Well take everything with a grain of salt. Not exactly am I preaching just forget about all of the social issues of the world. But rather, control what your mind consumes.

Hardy says is that we should turn everything off and replace those negative news stories with positive ones or self development podcasts because there are a million positive things going on and sometimes just hearing someone reinforce a good old idea in our heads is just what we need to kick ourselves into gear and start creating again.

Since I’ve started this 30 day challenge to create something, I’ve also been listening to a lot of self development videos to help keep me motivated. It’s surprising how little a few words can change my laziness into productivity.

To some, me saying “it’s alright to be lazy at times too” is playing devil’s advocate, but think about it. Rest is important for progress. Even celebrities and people who have made need breaks. Beyonce recently said something along the lines that she doesn’t mind that her body has put on some weight after giving birth. In fact, she’s enjoying it. However, her resolve is seen in her declaration when she says, I’m going to enjoy this, but know that when I need to kick it into gear again, I will get that 6 pack again.

Beyonce gets it. Breaks are important. But the most important thing is that we keep going towards the goal or whatever we want to do. Laziness is only bad when you get complacent and stop going towards your dream.

For these designs, I couldn’t really take inspiration from other sources. I had to create what I thought were the best designs knowing what I know/ knowing what I’ve seen work.
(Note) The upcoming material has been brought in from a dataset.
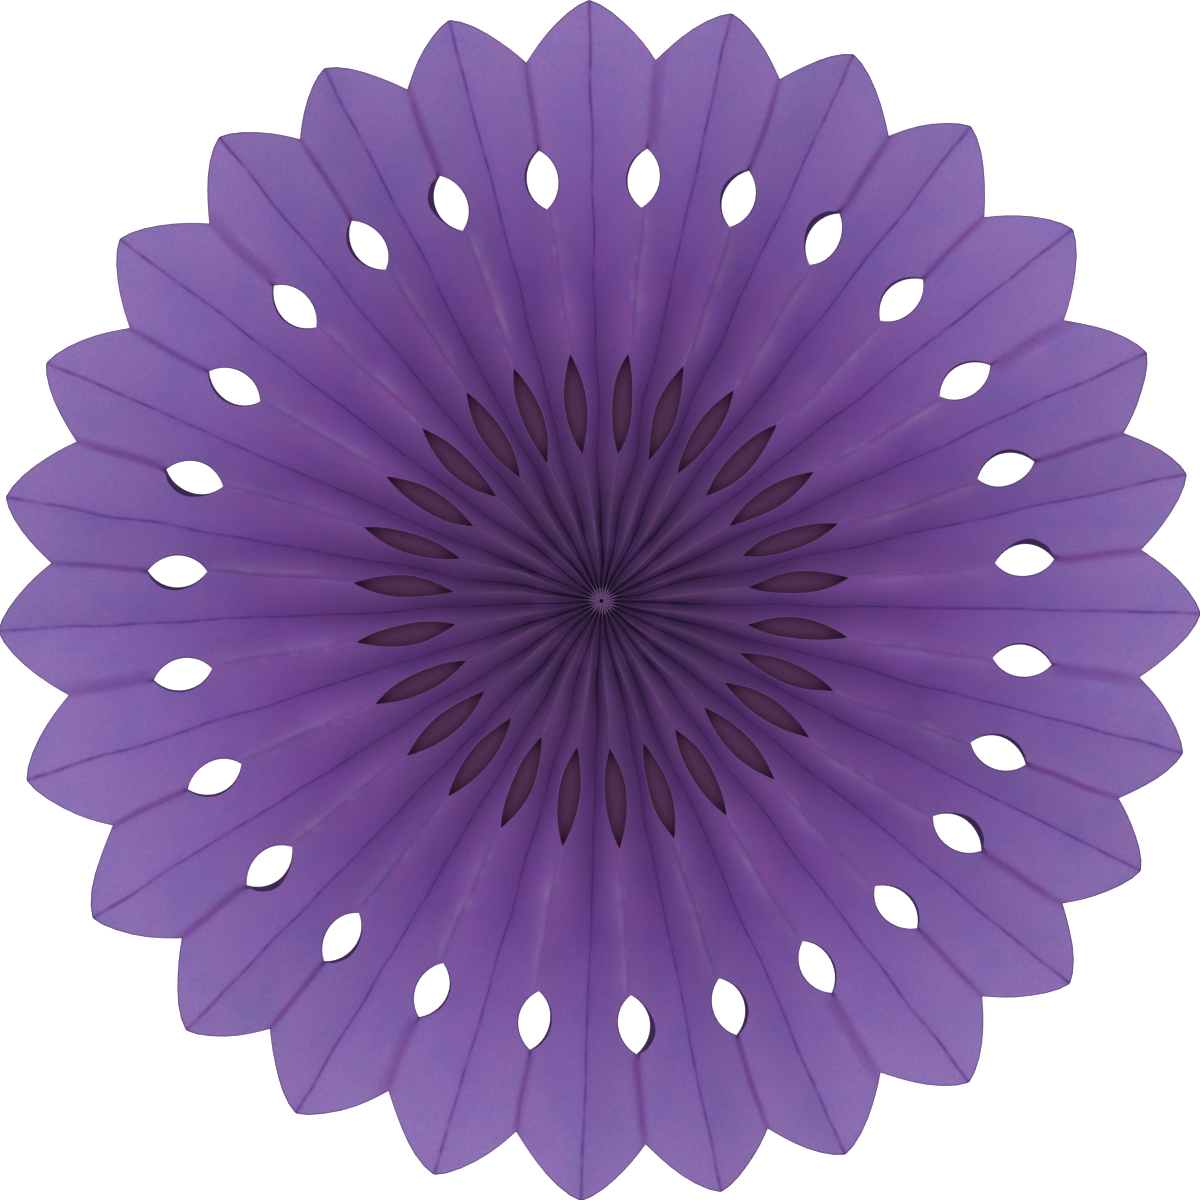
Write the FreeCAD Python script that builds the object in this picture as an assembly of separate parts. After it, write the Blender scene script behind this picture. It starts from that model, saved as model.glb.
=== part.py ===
import FreeCAD
import Part
import math
import os

# Paper fan medallion: one long strip of tissue paper, folded like an accordion,
# die cut through the folded stack and opened out to a full ring.
# It lies on its back with its front up, +Z. The origin is the middle of the hub,
# on the plane of the back folds. Lengths are in millimetres, angles in degrees.

# Sheet: two plies of tissue, glued end to end into one closed ring
sheet_thickness = 0.1
panel_width = 24.4        # from a back fold to the next front fold
fold_flat = 0.3           # width of the flattened crest along each fold
pleat_count = 27          # each pleat is one front fold with a panel on each side
hub_slack = 3.0           # room that each panel takes at the hub, in thicknesses

# Outline of a petal, which is centred on a back fold
tip_radius = 203.7
notch_radius = 184.4
draw_in = 0.126           # how much a wider spread pleat draws its notch in
petal_power = 1.38        # roundness of a petal: 1 is a straight flank, 2 a parabola
reach_twice = 0.75        # waves round the ring in the reach of the rim
reach_twice_phase = 168.0
reach_thrice = 0.85
reach_thrice_phase = 266.0

# Almond cut-outs, which are centred on the front folds
outer_cut_radius = 143.6
outer_cut_length = 20.0
outer_cut_width = 10.7
inner_cut_radius = 67.0
inner_cut_length = 34.0
inner_cut_width = 7.5

# Binding thread through every panel, beside the hub
thread_diameter = 0.4
thread_clearance = 0.15
thread_margin = 2.0       # from the inner edge of the sheet to the thread

# How unevenly the ring is opened by hand: waves in the folds' directions
first_fold = 5.2
spread_once = 1.9
spread_once_phase = 150.0
spread_twice = 0.9
spread_twice_phase = -77.0
spread_fourth = 0.4       # a wave that comes back at each fourth pleat
spread_fourth_phase = -223.0

# Facets along a fold, closer together towards the rim, where the folds dip
fold_steps = 7
step_crowding = 1.5
flattest_rise = 0.25      # least height of a front fold, as a share of the panel
crest_share = 0.3         # most that a crest takes of a panel's run near the hub
cutter_reach = 10.0       # how far a cutting shape stands past what it cuts

# Straight chords along each round stretch of a cut edge, and sides of the thread
almond_chords = 5
petal_chords = 5
petal_crowding = 1.25
thread_sides = 6

mean_pitch = 360.0 / pleat_count
hub_radius = hub_slack * sheet_thickness * 2 * pleat_count / (2 * math.pi)
thread_ring_radius = hub_radius + thread_margin
thread_height = panel_width / 2


def polar(radius, azimuth, height=0):
    angle = math.radians(azimuth)
    return FreeCAD.Vector(radius * math.cos(angle), radius * math.sin(angle), height)


# Direction of a front fold
def ridge_azimuth(pleat):
    lap = mean_pitch * pleat
    once = spread_once * math.sin(math.radians(lap + spread_once_phase))
    twice = spread_twice * math.sin(math.radians(2 * lap + spread_twice_phase))
    fourth = spread_fourth * math.sin(math.radians(90 * pleat + spread_fourth_phase))
    return first_fold + lap + once + twice + fourth


# Directions of a pleat's front fold and of the back folds on its two sides
def fold_azimuths(pleat):
    before = ridge_azimuth(pleat - 1) if pleat > 0 else ridge_azimuth(pleat_count - 1) - 360
    after = ridge_azimuth(pleat + 1) if pleat < pleat_count - 1 else ridge_azimuth(0) + 360
    ridge = ridge_azimuth(pleat)
    return (before + ridge) / 2, ridge, (ridge + after) / 2


# Height of a front fold above the back folds: the panel keeps its width
def rise(radius, half_pitch):
    run = math.radians(half_pitch) * radius
    least = flattest_rise * panel_width
    return math.sqrt(max(panel_width**2 - run**2, least**2))


# Front and back edges of the section across one pleat at one radius. Each is a
# row of six points, from one back fold over the front fold to the next back fold.
def pleat_section(radius, folds):
    valley_before, ridge, valley_after = folds
    height = rise(radius, (valley_after - valley_before) / 2)
    runs = [math.radians(half) * radius for half in (ridge - valley_before, valley_after - ridge)]
    half_flat = min(fold_flat / 2, crest_share * min(runs))
    front = []
    back = []
    for side, valley, run in ((1, valley_before, runs[0]), (-1, valley_after, runs[1])):
        slope = math.atan2(height, run - 2 * half_flat)
        mitre = sheet_thickness / 2 * math.tan(slope / 2)
        crest = run - half_flat
        low = sheet_thickness
        high = height + sheet_thickness
        front_edge = [(0, low), (half_flat - mitre, low), (crest - mitre, high)]
        back_edge = [(0, 0), (half_flat + mitre, 0), (crest + mitre, height)]
        for edge, points in ((front, front_edge), (back, back_edge)):
            row = [polar(radius, valley + side * math.degrees(u / radius), z) for u, z in points]
            edge.extend(row[::side])
    return front, back


# Two flat triangles for each four-cornered patch between two rows of points
def patches(row_a, row_b):
    faces = []
    for a, b, c, d in zip(row_a, row_a[1:], row_b[1:], row_b):
        faces.append(Part.Face(Part.makePolygon([a, b, c, a])))
        faces.append(Part.Face(Part.makePolygon([a, c, d, a])))
    return faces


def closed_solid(faces):
    shell = Part.makeShell(faces)
    shell.sewShape()
    return Part.makeSolid(shell)


# One pleat before it is cut: two panels and the front fold between them
def raw_pleat(folds):
    length = tip_radius + cutter_reach - hub_radius
    shares = [1 - (1 - step / fold_steps) ** step_crowding for step in range(fold_steps + 1)]
    sections = [pleat_section(hub_radius + length * share, folds) for share in shares]
    faces = []
    for (front_a, back_a), (front_b, back_b) in zip(sections, sections[1:]):
        faces += patches(front_a, front_b)
        faces += patches(back_a, back_b)
    for front, back in (sections[0], sections[-1]):
        faces += patches(front, back)
    for end in (0, -1):
        outline = [front[end] for front, back in sections]
        outline += [back[end] for front, back in reversed(sections)]
        faces.append(Part.Face(Part.makePolygon(outline + outline[:1])))
    return closed_solid(faces)


# A flat outline raised to a prism that stands past the sheet on both sides
def cutter(points):
    face = Part.Face(Part.makePolygon(points + points[:1]))
    face.translate(FreeCAD.Vector(0, 0, -cutter_reach))
    return face.extrude(FreeCAD.Vector(0, 0, panel_width + 2 * cutter_reach))


# Points along one side of an almond, without its last point
def arc_points(start, middle, end):
    return Part.Arc(start, middle, end).toShape().discretize(almond_chords + 1)[:-1]


# Almond with its two points on a front fold
def almond_cutter(azimuth, radius, length, width):
    inner = polar(radius - length / 2, azimuth)
    outer = polar(radius + length / 2, azimuth)
    middle = polar(radius, azimuth)
    across = polar(width / 2, azimuth + 90)
    return cutter(arc_points(inner, middle + across, outer) + arc_points(outer, middle - across, inner))


# How far the rim stands out or in at a direction
def reach_wave(azimuth):
    twice = reach_twice * math.sin(math.radians(2 * azimuth + reach_twice_phase))
    thrice = reach_thrice * math.sin(math.radians(3 * azimuth + reach_thrice_phase))
    return twice + thrice


# Half of a petal's rim, from the tip on a back fold down to the notch on a front
# fold: a round tip and a flank that bows out a little
def half_rim(valley, ridge, tip_reach, notch_reach):
    points = []
    for step in range(petal_chords + 1):
        share = (step / petal_chords) ** petal_crowding
        reach = tip_reach + (notch_reach - tip_reach) * share**petal_power
        points.append(polar(reach, valley + (ridge - valley) * share))
    return points


# Everything outside the rim over one pleat, and a little past its two back folds
def rim_cutter(folds):
    valley_before, ridge, valley_after = folds
    spread = (valley_after - valley_before) / mean_pitch - 1
    notch_reach = notch_radius * (1 - draw_in * spread) + reach_wave(ridge)
    far = tip_radius + 2 * cutter_reach
    sides = []
    for valley in (valley_before, valley_after):
        beyond = 2 * valley - ridge
        tip_reach = tip_radius + reach_wave(valley)
        rim = half_rim(valley, ridge, tip_reach, notch_reach)
        past = half_rim(valley, beyond, tip_reach, notch_reach)[1:2]
        sides.append([polar(far, beyond)] + past + rim)
    before, after = sides
    return cutter(before + after[-2::-1] + [polar(far, ridge)])


# Corners of the binding thread, or of its hole, in the upright plane at a direction
def thread_section(azimuth, radius):
    points = []
    for side in range(thread_sides):
        turn = math.radians(360.0 * side / thread_sides)
        reach = thread_ring_radius + radius * math.cos(turn)
        points.append(polar(reach, azimuth, thread_height + radius * math.sin(turn)))
    return points + points[:1]


# A pin through both panels of a pleat where the binding thread passes
def thread_cutter(ridge):
    along = polar(cutter_reach / 4, ridge + 90)
    face = Part.Face(Part.makePolygon(thread_section(ridge, thread_diameter / 2 + thread_clearance)))
    face.translate(-along)
    return face.extrude(along * 2)


def cut_pleat(folds):
    ridge = folds[1]
    cutters = [rim_cutter(folds), thread_cutter(ridge)]
    cutters.append(almond_cutter(ridge, outer_cut_radius, outer_cut_length, outer_cut_width))
    cutters.append(almond_cutter(ridge, inner_cut_radius, inner_cut_length, inner_cut_width))
    return raw_pleat(folds).cut(cutters)


# Does a face lie in the upright plane through a back fold, where pleats join?
def on_joint(face, valley):
    sideways = polar(1, valley + 90)
    return all(abs(corner.Point.dot(sideways)) < sheet_thickness / 100 for corner in face.Vertexes)


# All pleats joined along their back folds into one closed sheet
def paper_fan():
    faces = []
    for pleat in range(pleat_count):
        folds = fold_azimuths(pleat)
        cut = cut_pleat(folds)
        faces += [face for face in cut.Faces if not (on_joint(face, folds[0]) or on_joint(face, folds[2]))]
    return closed_solid(faces).removeSplitter()


# The thread runs straight through each pleat and turns between the pleats
def hub_thread():
    faces = []
    for pleat in range(pleat_count):
        valley_before, ridge, valley_after = fold_azimuths(pleat)
        ends = [thread_section(valley, thread_diameter / 2) for valley in (valley_before, valley_after)]
        faces += patches(ends[0], ends[1])
    return closed_solid(faces).removeSplitter()


def main():
    os.makedirs("parts", exist_ok=True)
    for name, shape in (("paper_fan", paper_fan()), ("hub_thread", hub_thread())):
        print(name, "valid:", shape.isValid(), "volume:", round(shape.Volume, 1), shape.BoundBox)
        shape.exportStep("parts/" + name + ".step")
    strip_length = 2 * pleat_count * panel_width
    print("flat strip:", round(strip_length, 1), "by", round(tip_radius - hub_radius, 1))


main()
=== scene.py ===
import bpy
import math
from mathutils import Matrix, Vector, noise


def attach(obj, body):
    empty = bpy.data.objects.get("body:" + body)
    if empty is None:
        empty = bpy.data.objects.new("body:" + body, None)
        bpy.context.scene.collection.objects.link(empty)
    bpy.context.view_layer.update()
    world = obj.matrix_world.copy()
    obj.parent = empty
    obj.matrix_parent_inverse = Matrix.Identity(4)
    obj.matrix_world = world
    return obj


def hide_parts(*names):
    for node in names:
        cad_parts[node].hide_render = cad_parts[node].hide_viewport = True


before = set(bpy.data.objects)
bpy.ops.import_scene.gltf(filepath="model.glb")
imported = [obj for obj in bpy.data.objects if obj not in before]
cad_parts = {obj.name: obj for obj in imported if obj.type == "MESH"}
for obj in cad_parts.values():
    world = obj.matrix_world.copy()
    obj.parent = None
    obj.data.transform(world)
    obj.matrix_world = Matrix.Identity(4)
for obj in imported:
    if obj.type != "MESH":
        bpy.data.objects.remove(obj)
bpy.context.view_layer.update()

# Paper fan medallion lying on its back, front up (+Z), seen from straight above.
# Everything is in metres, in the frame of the CAD parts, and angles are in degrees.

print("stage: settings")
scene = bpy.context.scene
scene.view_settings.view_transform = "Standard"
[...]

3 things I'm grateful for on 11/28

3 things I'm thankful for today

1. Being able to freely use my body

2. Free food at work

3. My own space

Reasons why. I bike 10 miles to and from work. I'm thankful that I'm able to freely use my body to get me wherever I want to go. I make my own food when I go to work. I'm thankful that I can provide for myself, but at the same time, thankful that work gives me food every once in awhile. Like most designers, I like to keep to myself (partially because when my mom passed, we all dealt with individually and differently). I'm fortunate that I've had my own space for my whole life. I'm thankful that I can come home, not deal with anything (besides my dog), and just focus on what I need to do.

Tired of saying, "One day, I'll..."

I’m 24.

To most people, that’s a pretty young age. To me, that’s 6 years before 30.

The kids that I hang around through the Harold Hunter Foundation are between the ages of 13-20. Most of them don’t think of me as old, but it’s pretty wild to think that I’m 11 years older than the youngest and that I’ve been alive longer than these really talented kids. Most of them are on their way to doing what they want to do.

Me, I’m still chasing because I’m not focused.

Now this isn’t a pity story. I’m not asking for anyone’s pity or validation to make me feel better about myself. This post is my declaration that I’m making that “One day” today and everyday by making something every single day for however long.

As I do these designs everyday and track my progress in my Notes app, I’m seeing the progress and am actually very excited to be done with these self studies for Typography for a little bit. I’m thinking of coming back to this every single month for a week. What I’m more excited about is finally just doing the designs and the things that I want, but it’s always important to go over the basics and fundamentals which is why I’m doing these self studies.

Having a strong background knowledge is important so that I can break the rules later. The first step for me is to keep making something every single day. I don’t care if it’s not a master piece. It’s about quantity, not perfection ever actually. As Seth Godin says, “You can never overcome perfection, but you can dance with it.” It’s kind of a good analogy. Perfection is an instructor who I can never be like, but I can strive to model them. I’m going to fail, but small calculated failures is what will make learn and get better. Over time, and here’s the corny part, I’ll learn from Perfection what is good design and what is bad design and actually be able to describe why. All that matters is that I keep trying, be confident in myself, and try not to project other’s feelings onto me. Half of the time, those people don’t even know I’m in the room and are busy dealing with their own issues.

For these designs, I copied the layout in the slide if you press the next button. The parameters were to create a design that uses two weights and two point sizes.

There’s nothing wrong with copying because it’s like cooking as Chris Do says. I want to taste the original many times before so that I know what works and then eventually branch off and make my own dishes.